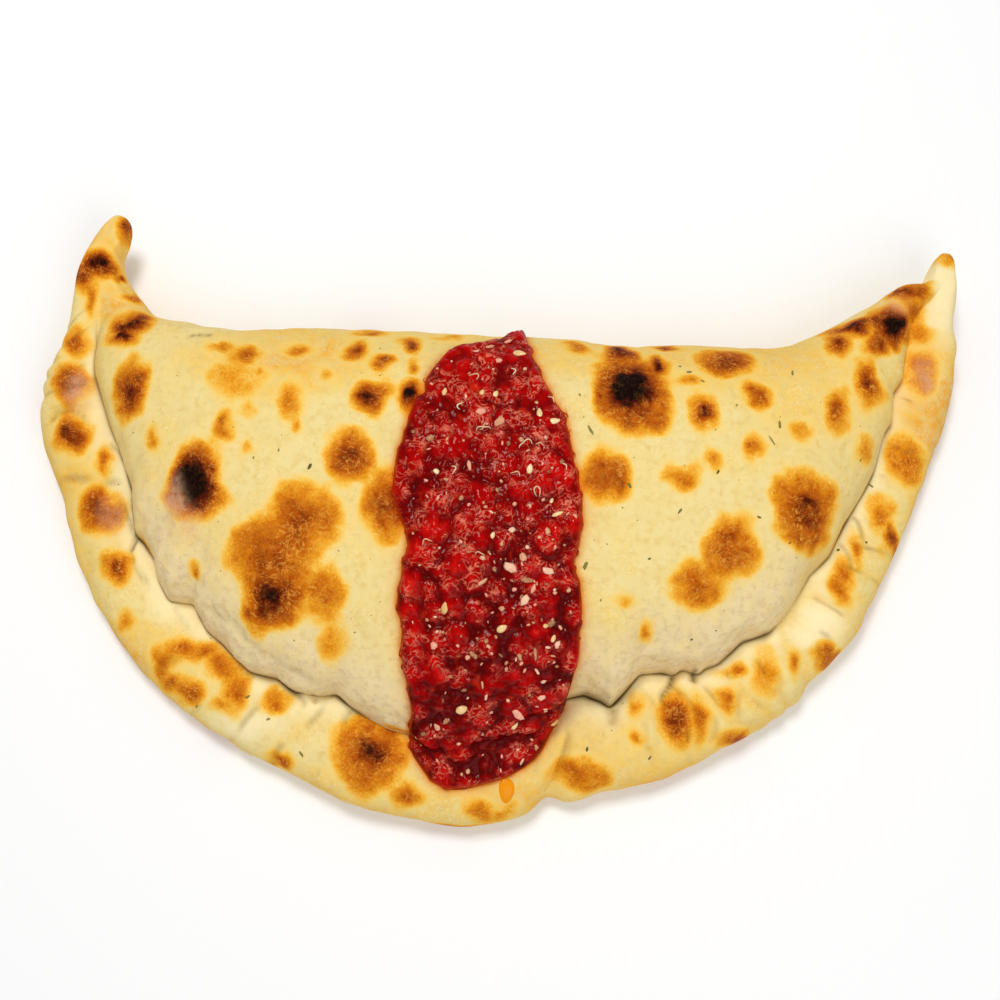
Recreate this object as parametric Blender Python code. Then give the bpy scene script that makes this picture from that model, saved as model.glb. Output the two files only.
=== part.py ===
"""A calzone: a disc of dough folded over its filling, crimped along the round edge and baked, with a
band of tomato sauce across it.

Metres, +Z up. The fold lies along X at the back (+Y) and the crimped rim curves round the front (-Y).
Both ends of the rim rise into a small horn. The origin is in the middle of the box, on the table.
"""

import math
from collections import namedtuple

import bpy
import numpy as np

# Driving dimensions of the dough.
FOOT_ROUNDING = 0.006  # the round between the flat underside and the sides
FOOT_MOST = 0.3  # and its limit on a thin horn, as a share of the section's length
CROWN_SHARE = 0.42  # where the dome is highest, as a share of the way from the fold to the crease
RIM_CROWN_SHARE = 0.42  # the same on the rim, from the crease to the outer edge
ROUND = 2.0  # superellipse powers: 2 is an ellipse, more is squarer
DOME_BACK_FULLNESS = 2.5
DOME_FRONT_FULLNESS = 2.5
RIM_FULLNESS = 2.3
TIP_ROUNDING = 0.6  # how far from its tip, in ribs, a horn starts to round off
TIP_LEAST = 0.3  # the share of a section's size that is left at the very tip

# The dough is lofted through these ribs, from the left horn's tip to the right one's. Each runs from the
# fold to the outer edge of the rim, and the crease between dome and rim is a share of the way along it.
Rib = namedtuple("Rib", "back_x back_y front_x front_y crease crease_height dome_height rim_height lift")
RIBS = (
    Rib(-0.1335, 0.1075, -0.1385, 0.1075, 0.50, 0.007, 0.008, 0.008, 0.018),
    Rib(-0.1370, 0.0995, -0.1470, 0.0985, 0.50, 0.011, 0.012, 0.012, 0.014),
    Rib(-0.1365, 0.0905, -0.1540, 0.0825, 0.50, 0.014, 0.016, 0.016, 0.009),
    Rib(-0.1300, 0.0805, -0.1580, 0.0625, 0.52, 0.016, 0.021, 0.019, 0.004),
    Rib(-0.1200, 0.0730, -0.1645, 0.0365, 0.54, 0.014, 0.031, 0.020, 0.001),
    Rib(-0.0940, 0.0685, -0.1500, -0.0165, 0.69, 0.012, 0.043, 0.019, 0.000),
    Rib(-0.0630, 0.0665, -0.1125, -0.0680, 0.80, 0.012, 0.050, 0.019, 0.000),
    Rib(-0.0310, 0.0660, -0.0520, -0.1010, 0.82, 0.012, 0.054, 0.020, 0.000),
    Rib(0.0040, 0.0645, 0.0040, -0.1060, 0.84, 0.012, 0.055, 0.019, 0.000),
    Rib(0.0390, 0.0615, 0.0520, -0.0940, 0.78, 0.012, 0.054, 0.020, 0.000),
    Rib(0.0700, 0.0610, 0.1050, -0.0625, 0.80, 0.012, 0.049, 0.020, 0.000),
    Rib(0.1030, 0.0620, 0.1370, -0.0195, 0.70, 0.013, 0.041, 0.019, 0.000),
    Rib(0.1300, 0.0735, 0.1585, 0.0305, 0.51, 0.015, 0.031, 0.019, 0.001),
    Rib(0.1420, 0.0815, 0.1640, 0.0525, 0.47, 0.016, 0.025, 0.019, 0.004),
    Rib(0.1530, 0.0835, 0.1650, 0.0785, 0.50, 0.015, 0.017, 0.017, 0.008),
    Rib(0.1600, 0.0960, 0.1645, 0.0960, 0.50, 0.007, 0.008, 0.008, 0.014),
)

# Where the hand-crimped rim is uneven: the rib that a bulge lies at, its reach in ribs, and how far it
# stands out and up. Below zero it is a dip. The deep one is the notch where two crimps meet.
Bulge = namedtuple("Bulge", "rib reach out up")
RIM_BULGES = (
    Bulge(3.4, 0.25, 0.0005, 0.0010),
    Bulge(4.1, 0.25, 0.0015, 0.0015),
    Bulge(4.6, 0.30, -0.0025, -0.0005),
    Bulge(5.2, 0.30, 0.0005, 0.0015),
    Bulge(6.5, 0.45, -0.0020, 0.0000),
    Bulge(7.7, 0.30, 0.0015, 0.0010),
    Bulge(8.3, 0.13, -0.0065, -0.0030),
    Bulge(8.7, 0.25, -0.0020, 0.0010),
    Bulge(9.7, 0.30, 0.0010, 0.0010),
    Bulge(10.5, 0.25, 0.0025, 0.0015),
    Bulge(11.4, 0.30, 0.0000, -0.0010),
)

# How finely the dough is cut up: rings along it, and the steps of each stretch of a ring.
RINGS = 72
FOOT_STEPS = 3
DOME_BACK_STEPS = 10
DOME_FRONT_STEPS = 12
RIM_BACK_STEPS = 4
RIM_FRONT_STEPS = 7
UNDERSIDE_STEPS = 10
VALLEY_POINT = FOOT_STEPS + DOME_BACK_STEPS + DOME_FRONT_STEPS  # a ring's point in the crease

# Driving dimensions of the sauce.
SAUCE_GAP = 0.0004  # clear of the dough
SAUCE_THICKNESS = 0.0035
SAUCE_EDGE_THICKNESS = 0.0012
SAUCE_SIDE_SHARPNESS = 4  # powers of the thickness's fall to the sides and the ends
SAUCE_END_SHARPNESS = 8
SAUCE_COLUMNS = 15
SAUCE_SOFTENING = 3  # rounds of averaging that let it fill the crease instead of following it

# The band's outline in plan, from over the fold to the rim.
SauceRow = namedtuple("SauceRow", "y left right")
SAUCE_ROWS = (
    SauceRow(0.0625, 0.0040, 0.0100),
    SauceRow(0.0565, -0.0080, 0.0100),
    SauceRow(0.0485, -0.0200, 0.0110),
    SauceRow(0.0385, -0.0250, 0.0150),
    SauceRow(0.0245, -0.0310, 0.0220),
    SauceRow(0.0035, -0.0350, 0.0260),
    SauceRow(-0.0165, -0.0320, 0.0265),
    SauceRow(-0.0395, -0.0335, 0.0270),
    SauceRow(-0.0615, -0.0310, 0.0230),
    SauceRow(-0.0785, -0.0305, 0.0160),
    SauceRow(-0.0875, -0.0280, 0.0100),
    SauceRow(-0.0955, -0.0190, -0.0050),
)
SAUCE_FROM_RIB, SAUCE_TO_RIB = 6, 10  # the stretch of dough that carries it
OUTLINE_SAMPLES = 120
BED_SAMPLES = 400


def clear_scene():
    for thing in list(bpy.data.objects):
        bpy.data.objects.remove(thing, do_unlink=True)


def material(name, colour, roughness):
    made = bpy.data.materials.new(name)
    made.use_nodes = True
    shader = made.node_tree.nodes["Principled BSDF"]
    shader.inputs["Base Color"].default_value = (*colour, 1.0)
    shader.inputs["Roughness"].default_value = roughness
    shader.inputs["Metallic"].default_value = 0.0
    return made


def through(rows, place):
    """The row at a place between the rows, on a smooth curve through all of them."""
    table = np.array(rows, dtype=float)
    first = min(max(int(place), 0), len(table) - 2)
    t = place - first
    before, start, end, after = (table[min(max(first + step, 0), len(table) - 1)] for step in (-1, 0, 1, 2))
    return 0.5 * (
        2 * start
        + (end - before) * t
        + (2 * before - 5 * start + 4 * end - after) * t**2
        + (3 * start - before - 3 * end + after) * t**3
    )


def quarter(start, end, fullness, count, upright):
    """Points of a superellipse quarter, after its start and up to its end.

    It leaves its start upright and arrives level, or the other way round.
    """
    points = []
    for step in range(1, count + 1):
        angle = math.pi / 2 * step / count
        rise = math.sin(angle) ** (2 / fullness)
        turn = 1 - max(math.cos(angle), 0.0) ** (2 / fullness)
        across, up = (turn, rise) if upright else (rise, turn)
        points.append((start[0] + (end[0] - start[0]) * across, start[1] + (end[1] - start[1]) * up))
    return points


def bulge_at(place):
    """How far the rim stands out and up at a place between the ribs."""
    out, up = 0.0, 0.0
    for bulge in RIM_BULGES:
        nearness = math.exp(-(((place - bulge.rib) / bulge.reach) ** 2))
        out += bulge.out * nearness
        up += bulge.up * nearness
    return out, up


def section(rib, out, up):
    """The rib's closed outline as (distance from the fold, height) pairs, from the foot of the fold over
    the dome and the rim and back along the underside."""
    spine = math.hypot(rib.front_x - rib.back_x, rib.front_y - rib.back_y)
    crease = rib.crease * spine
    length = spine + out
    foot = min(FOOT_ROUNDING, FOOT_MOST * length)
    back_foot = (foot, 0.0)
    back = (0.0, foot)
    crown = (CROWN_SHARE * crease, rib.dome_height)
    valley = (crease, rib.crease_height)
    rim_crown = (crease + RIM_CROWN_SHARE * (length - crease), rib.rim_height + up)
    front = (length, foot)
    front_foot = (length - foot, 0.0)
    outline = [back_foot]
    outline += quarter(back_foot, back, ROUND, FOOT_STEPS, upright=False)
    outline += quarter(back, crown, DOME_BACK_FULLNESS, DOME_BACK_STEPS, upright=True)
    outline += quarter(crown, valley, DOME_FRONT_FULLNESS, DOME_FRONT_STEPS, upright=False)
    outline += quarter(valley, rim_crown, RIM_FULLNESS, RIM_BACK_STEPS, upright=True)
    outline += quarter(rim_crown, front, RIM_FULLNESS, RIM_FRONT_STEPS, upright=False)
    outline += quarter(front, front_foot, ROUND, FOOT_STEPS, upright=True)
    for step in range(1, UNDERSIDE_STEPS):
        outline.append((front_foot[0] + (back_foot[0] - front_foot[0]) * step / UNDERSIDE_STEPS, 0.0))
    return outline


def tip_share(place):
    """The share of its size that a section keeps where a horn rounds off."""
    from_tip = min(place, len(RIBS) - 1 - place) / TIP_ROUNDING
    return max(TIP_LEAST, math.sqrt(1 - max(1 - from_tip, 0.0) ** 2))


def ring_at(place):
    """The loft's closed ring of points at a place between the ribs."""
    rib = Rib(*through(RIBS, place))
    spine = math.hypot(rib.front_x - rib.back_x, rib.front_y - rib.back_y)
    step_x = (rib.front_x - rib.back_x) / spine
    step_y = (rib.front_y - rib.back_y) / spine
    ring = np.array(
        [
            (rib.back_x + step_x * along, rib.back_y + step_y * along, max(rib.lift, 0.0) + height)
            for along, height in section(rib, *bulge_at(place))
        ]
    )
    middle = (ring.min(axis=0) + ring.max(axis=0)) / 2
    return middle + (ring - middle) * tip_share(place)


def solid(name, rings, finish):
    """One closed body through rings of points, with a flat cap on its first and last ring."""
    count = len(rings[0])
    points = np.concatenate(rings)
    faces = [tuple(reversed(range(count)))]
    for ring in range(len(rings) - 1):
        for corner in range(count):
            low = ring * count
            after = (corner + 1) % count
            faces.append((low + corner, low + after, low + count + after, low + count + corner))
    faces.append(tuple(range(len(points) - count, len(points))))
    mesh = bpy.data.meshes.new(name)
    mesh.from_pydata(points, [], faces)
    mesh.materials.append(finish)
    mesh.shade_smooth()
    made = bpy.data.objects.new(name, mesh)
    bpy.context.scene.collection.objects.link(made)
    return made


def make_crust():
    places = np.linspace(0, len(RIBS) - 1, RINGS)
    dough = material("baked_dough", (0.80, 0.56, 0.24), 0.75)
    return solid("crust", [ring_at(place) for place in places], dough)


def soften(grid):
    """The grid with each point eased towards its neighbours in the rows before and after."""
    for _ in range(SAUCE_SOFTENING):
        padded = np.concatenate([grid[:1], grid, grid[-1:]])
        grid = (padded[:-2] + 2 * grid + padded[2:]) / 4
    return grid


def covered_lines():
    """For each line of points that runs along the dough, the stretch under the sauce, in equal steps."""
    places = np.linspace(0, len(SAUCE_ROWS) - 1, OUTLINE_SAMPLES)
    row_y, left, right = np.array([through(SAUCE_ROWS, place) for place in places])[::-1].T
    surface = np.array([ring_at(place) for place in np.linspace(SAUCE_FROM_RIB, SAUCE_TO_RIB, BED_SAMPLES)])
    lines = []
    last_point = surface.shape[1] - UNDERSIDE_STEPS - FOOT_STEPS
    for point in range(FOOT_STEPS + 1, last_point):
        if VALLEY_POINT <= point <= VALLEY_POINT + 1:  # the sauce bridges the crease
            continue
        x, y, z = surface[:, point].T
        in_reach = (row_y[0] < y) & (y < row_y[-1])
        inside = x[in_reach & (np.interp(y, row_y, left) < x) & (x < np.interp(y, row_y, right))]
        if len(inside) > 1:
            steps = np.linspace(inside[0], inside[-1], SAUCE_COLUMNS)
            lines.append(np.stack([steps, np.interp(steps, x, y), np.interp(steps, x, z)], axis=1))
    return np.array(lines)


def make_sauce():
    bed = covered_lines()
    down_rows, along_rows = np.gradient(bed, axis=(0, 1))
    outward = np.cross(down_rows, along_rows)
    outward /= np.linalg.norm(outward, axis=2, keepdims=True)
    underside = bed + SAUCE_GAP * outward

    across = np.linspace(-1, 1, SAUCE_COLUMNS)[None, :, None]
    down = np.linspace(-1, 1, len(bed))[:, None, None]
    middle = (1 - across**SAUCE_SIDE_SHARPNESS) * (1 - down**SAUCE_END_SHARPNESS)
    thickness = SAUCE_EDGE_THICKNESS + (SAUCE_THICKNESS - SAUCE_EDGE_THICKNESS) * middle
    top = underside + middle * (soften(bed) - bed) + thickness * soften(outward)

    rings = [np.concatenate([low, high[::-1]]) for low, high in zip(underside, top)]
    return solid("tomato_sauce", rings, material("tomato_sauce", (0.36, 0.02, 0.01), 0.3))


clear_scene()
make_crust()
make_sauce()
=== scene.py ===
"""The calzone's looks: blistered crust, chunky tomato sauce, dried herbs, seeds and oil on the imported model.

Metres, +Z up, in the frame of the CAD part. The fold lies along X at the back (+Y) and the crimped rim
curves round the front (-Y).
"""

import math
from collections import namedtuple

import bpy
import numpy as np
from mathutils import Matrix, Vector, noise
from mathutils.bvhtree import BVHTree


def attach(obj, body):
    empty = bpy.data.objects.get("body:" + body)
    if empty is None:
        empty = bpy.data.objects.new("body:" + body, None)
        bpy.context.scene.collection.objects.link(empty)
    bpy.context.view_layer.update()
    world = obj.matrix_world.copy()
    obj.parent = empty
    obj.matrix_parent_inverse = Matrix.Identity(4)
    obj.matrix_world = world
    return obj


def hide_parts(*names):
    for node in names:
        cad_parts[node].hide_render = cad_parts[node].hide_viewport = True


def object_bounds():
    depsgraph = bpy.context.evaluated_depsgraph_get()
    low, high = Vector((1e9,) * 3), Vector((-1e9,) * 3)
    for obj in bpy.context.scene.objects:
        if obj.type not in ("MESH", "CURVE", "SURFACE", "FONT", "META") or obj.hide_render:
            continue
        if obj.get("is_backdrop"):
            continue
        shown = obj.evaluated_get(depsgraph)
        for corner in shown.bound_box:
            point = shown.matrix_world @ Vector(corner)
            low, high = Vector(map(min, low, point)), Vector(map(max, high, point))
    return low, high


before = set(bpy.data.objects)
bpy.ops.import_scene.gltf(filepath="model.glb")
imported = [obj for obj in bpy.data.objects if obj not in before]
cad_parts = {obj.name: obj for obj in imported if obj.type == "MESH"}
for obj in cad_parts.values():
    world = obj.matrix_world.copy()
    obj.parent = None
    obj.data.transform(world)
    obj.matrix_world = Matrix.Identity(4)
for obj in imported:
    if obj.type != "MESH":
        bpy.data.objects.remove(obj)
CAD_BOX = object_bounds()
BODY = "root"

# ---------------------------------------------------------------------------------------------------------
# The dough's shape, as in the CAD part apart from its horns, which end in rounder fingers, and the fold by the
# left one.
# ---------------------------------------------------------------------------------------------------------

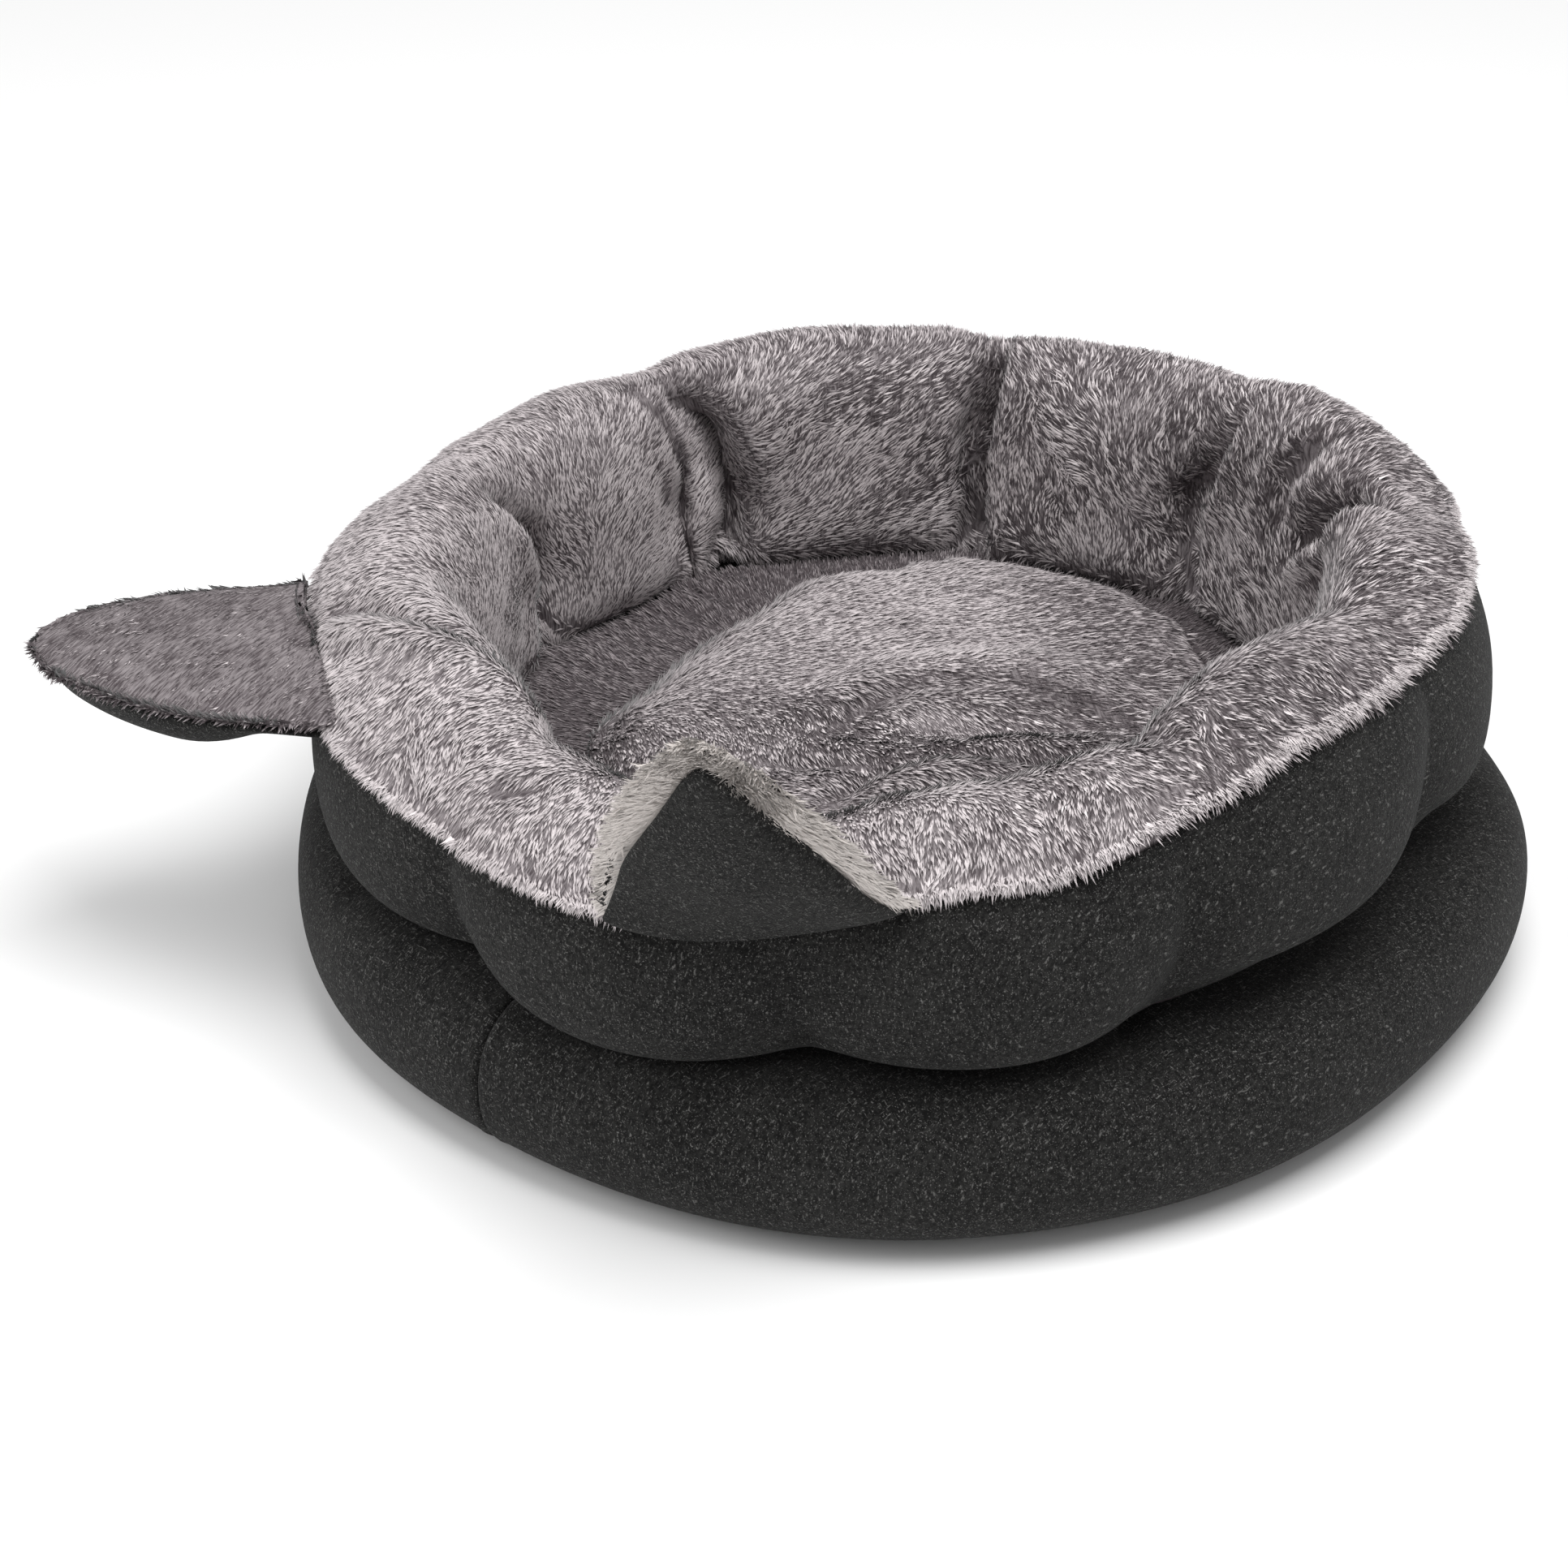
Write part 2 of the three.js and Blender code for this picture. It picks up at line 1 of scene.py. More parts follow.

- **Directions for this task**:
Return exactly the lines from the beginning of the data above through the one containing "band of tomato sauce across it.", please. Include both end lines and add nothing else.

- **Solution for this exercise**:
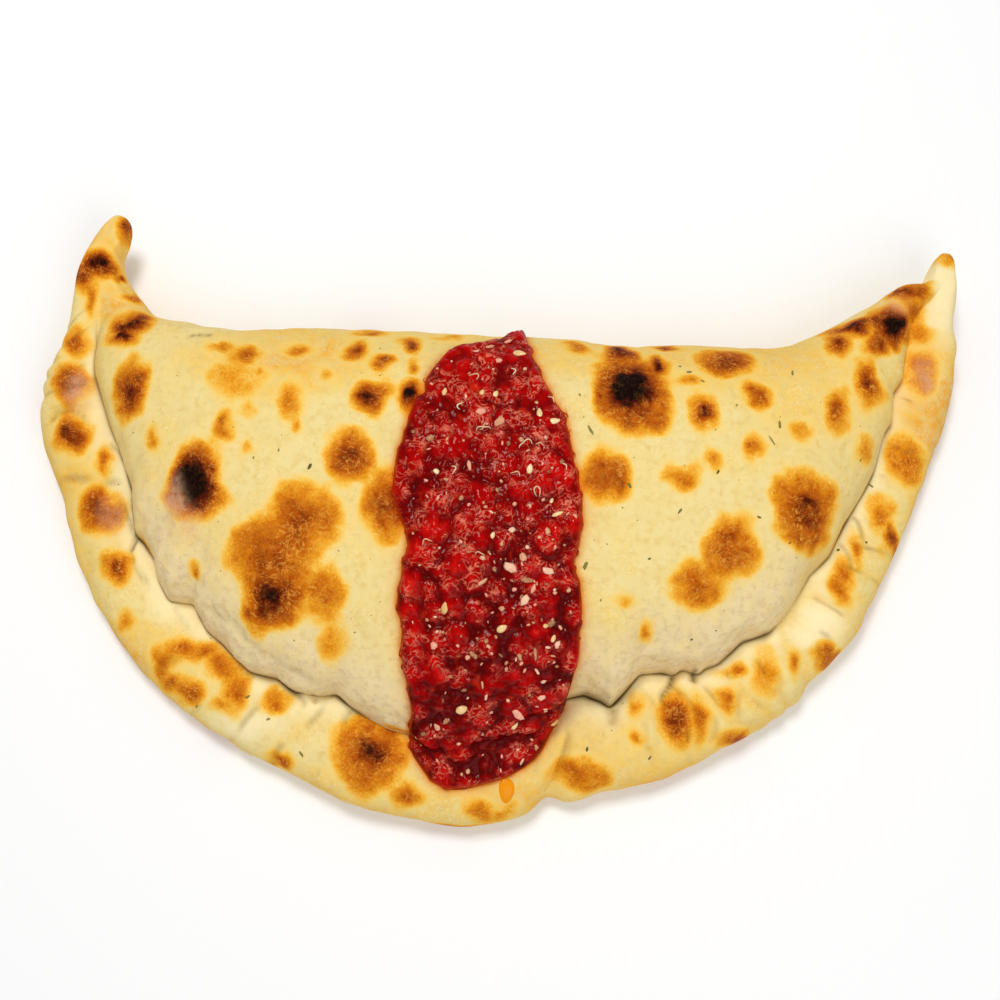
Recreate this object as parametric Blender Python code. Then give the bpy scene script that makes this picture from that model, saved as model.glb. Output the two files only.
=== part.py ===
"""A calzone: a disc of dough folded over its filling, crimped along the round edge and baked, with a
band of tomato sauce across it.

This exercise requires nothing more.